### [The task]
Repeat only the lines running from the beginning of the material through the line that contains "EDGE_CHAMFER = 0.35 * MM".

### [Dataset excerpt]
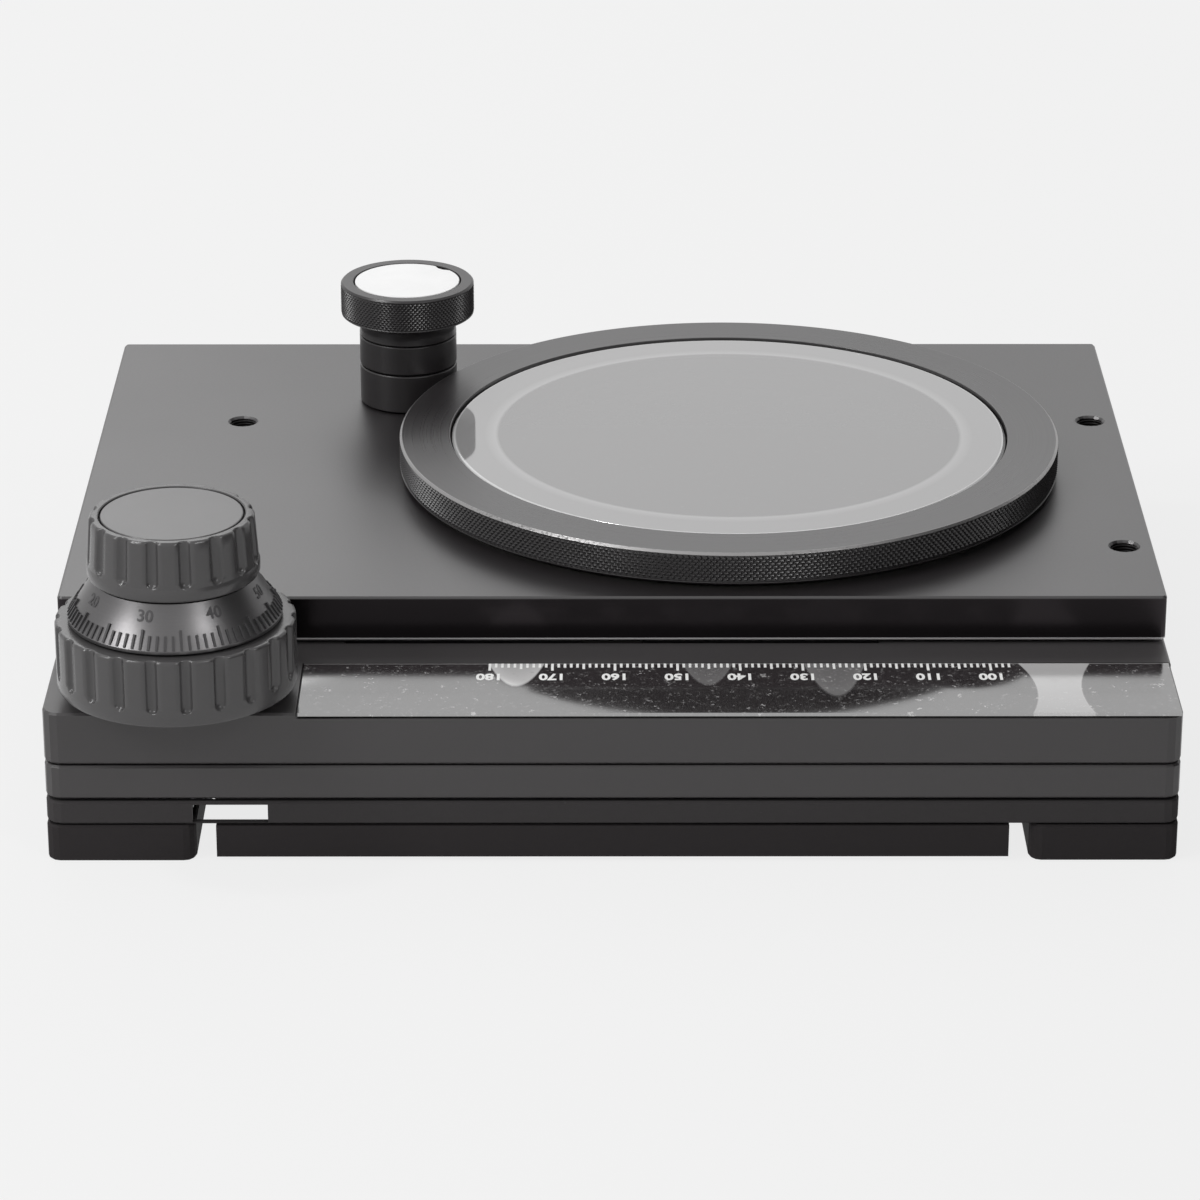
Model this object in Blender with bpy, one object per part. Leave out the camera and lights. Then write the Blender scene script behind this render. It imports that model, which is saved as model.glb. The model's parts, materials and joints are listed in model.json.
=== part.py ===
"""Mechanical microscope stage: an X and Y stage with a coaxial drive and a turning specimen ring.

Places are given in the plate frame: X runs left to right, Y runs from the front edge of the
top plate to the back, and Z is the height above the surface that the stage stands on.
The empty "stage_frame" moves that frame so that the world origin is the centre of the footprint.
"""
import math

import bmesh
import bpy
from mathutils import Vector

MM = 0.001

# Fits that all pieces share
SEAT_GAP = 0.3 * MM
RUN_GAP = 0.3 * MM
SLIDE_GAP = 0.5 * MM
OVERRUN = 1.0 * MM
ROUND_STEPS = 18
CORNER_STEPS = 3
SMOOTH_ANGLE = math.radians(35)
MERGE_DISTANCE = 0.00001 * MM

# Plate stack, from the feet up
STAGE_WIDTH = 180.0 * MM
RING_RADIUS = 56.9 * MM
RING_MARGIN = 4.45 * MM
TOP_DEPTH = 2 * (RING_RADIUS + RING_MARGIN)
LEDGE_DEPTH = 28.0 * MM
FOOT_HEIGHT = 6.2 * MM
BASE_THICKNESS = 3.9 * MM
LOWER_THICKNESS = 5.7 * MM
UPPER_THICKNESS = 8.8 * MM
TOP_THICKNESS = 7.7 * MM
TOP_CLEARANCE = 0.5 * MM
CORNER_RADIUS = 2.5 * MM
TOP_CORNER_RADIUS = 0.8 * MM
EDGE_CHAMFER = 0.35 * MM

FOOT_TOP = FOOT_HEIGHT
BASE_BOTTOM = FOOT_TOP + SEAT_GAP
BASE_TOP = BASE_BOTTOM + BASE_THICKNESS
LOWER_BOTTOM = BASE_TOP + SLIDE_GAP
LOWER_TOP = LOWER_BOTTOM + LOWER_THICKNESS
UPPER_BOTTOM = LOWER_TOP + SEAT_GAP
UPPER_TOP = UPPER_BOTTOM + UPPER_THICKNESS
TOP_BOTTOM = UPPER_TOP + TOP_CLEARANCE
TOP_TOP = TOP_BOTTOM + TOP_THICKNESS
HALF_WIDTH = STAGE_WIDTH / 2
FRONT = -LEDGE_DEPTH
BACK = TOP_DEPTH
RING_SIDE = 69.7 * MM
RING_FORWARD = 2.15 * MM
RING_X = HALF_WIDTH - RING_SIDE
RING_Y = TOP_DEPTH / 2 - RING_FORWARD
RING_LAND = 9.1 * MM
GLASS_RADIUS = RING_RADIUS - RING_LAND
GLASS_SEAT = 7.8 * MM
APERTURE_RADIUS = GLASS_RADIUS - GLASS_SEAT

# Light opening through the carriages and the base
OPENING_LEFT_WALL = 40.0 * MM
OPENING_RIGHT_WALL = 26.0 * MM
OPENING_LEFT = -HALF_WIDTH + OPENING_LEFT_WALL
OPENING_RIGHT = HALF_WIDTH - OPENING_RIGHT_WALL
OPENING_MARGIN = 3.0 * MM
OPENING_SHIFT = 0.2 * MM
OPENING_FRONT = RING_Y - OPENING_SHIFT - APERTURE_RADIUS - OPENING_MARGIN
OPENING_BACK = RING_Y - OPENING_SHIFT + APERTURE_RADIUS + OPENING_MARGIN
OPENING_RADIUS = 12.0 * MM

# Place of the coaxial drive on the ledge
KNOB_INSET = 7.4 * MM
KNOB_SIDE = 21.1 * MM
KNOB_CLEARANCE = 1.6 * MM
KNOB_X = -HALF_WIDTH + KNOB_SIDE
KNOB_Y = FRONT + KNOB_INSET

# Feet, skirts and the window in the base's front wall
FOOT_WIDTH = 23.7 * MM
FOOT_INNER = HALF_WIDTH - FOOT_WIDTH
FOOT_RADIUS = 2.0 * MM
SKIRT_NOTCH = 3.3 * MM
SKIRT_HALF_WIDTH = FOOT_INNER - SKIRT_NOTCH
SKIRT_THICKNESS = 1.2 * MM
SKIRT_LIFT = 0.8 * MM
SKIRT_FLANGE = 9.0 * MM
SKIRT_FLANGE_INSET = 13.0 * MM
SKIRT_FLANGE_HALF_WIDTH = SKIRT_HALF_WIDTH - SKIRT_FLANGE_INSET
FRONT_WALL = 1.2 * MM
WINDOW_WIDTH = 12.0 * MM
WINDOW_OFFSET = 2.2 * MM
WINDOW_LEFT = KNOB_X + WINDOW_OFFSET
WINDOW_RIGHT = WINDOW_LEFT + WINDOW_WIDTH
WINDOW_SILL = 0.3 * MM
WINDOW_HEIGHT = 3.1 * MM

# Coaxial drive on the ledge: the large knob clears the front edge of the top plate
X_KNOB_RADIUS = -KNOB_Y - KNOB_CLEARANCE
X_KNOB_LIFT = 2.6 * MM
X_KNOB_HEIGHT = 11.1 * MM
X_KNOB_FLUTES = 22
Y_KNOB_HEIGHT = 9.8 * MM
Y_KNOB_FLARE = 0.7 * MM
Y_KNOB_FLUTES = 16
FLUTE_RADIUS = 0.95 * MM
FLUTE_DEPTH = 0.75 * MM
FLUTE_STEPS = 3
KNOB_BAND = 2.3 * MM
KNOB_CHAMFER = 0.7 * MM
DIAL_STEP = 2.1 * MM
DIAL_SLOPE = 4.0 * MM
DIAL_BASE_RADIUS = X_KNOB_RADIUS - DIAL_STEP
Y_KNOB_RADIUS = DIAL_BASE_RADIUS - DIAL_SLOPE
DIAL_HEIGHT = 6.9 * MM
DIAL_RIM = 0.6 * MM
CAP_RIM = 1.7 * MM
CAP_RADIUS = Y_KNOB_RADIUS - CAP_RIM
CAP_DEPTH = 1.2 * MM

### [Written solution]
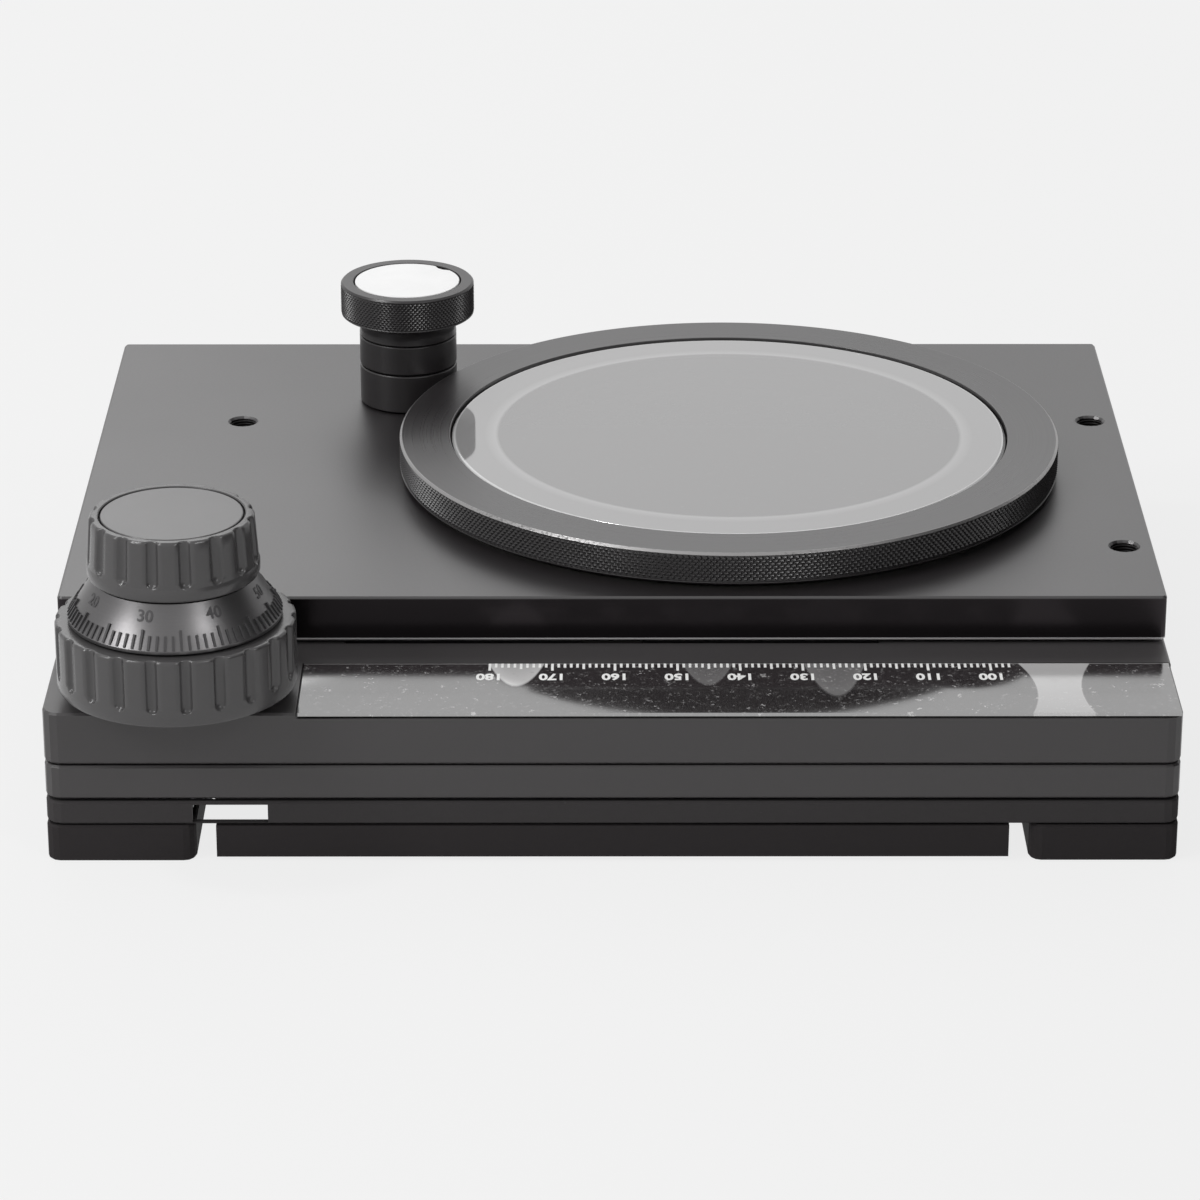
Model this object in Blender with bpy, one object per part. Leave out the camera and lights. Then write the Blender scene script behind this render. It imports that model, which is saved as model.glb. The model's parts, materials and joints are listed in model.json.
=== part.py ===
"""Mechanical microscope stage: an X and Y stage with a coaxial drive and a turning specimen ring.

Places are given in the plate frame: X runs left to right, Y runs from the front edge of the
top plate to the back, and Z is the height above the surface that the stage stands on.
The empty "stage_frame" moves that frame so that the world origin is the centre of the footprint.
"""
import math

import bmesh
import bpy
from mathutils import Vector

MM = 0.001

# Fits that all pieces share
SEAT_GAP = 0.3 * MM
RUN_GAP = 0.3 * MM
SLIDE_GAP = 0.5 * MM
OVERRUN = 1.0 * MM
ROUND_STEPS = 18
CORNER_STEPS = 3
SMOOTH_ANGLE = math.radians(35)
MERGE_DISTANCE = 0.00001 * MM

# Plate stack, from the feet up
STAGE_WIDTH = 180.0 * MM
RING_RADIUS = 56.9 * MM
RING_MARGIN = 4.45 * MM
TOP_DEPTH = 2 * (RING_RADIUS + RING_MARGIN)
LEDGE_DEPTH = 28.0 * MM
FOOT_HEIGHT = 6.2 * MM
BASE_THICKNESS = 3.9 * MM
LOWER_THICKNESS = 5.7 * MM
UPPER_THICKNESS = 8.8 * MM
TOP_THICKNESS = 7.7 * MM
TOP_CLEARANCE = 0.5 * MM
CORNER_RADIUS = 2.5 * MM
TOP_CORNER_RADIUS = 0.8 * MM
EDGE_CHAMFER = 0.35 * MM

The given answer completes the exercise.